KPAI memegang peranan yang sangat sentral dan tidak tergantikan dalam upaya perlindungan anak korban kekerasan di Indonesia. Sebagai lembaga independen yang berlandaskan hukum, KPAI tidak hanya berfungsi sebagai penerima pengaduan, tetapi juga sebagai pengawas, advokat, mediator, dan pendorong perubahan kebijakan. Melalui berbagai mekanisme dan peran spesifiknya, KPAI berjuang memastikan setiap anak mendapatkan haknya untuk hidup aman, bebas dari kekerasan, dan memiliki kesempatan untuk tumbuh kembang secara optimal.
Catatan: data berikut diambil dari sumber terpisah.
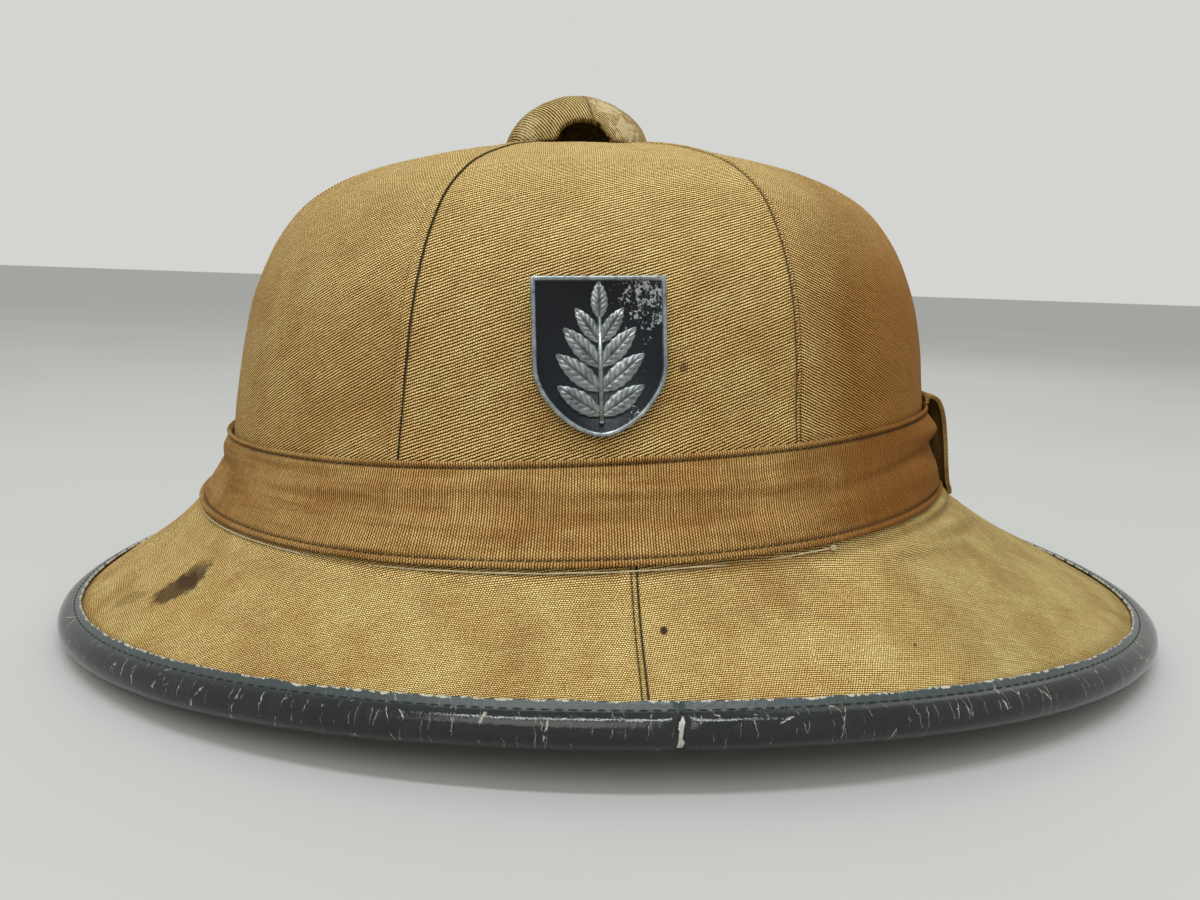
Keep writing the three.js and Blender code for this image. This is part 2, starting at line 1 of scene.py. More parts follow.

Namun demikian, efektivitas KPAI tidak bisa berdiri sendiri. Penguatan KPAI melalui peningkatan sumber daya, optimalisasi koordinasi lintas sektoral, serta dukungan penuh dari pemerintah, masyarakat, dan seluruh pemangku kepentingan adalah kunci untuk memaksimalkan perannya. Hanya dengan sinergi yang kuat, Indonesia dapat mewujudkan komitmennya untuk melindungi anak-anak dari segala bentuk kekerasan dan menciptakan masa depan yang lebih cerah bagi generasi penerus bangsa. KPAI akan terus menjadi garda terdepan, menyuarakan hak-hak anak, dan berjuang demi keadilan bagi mereka yang paling rentan.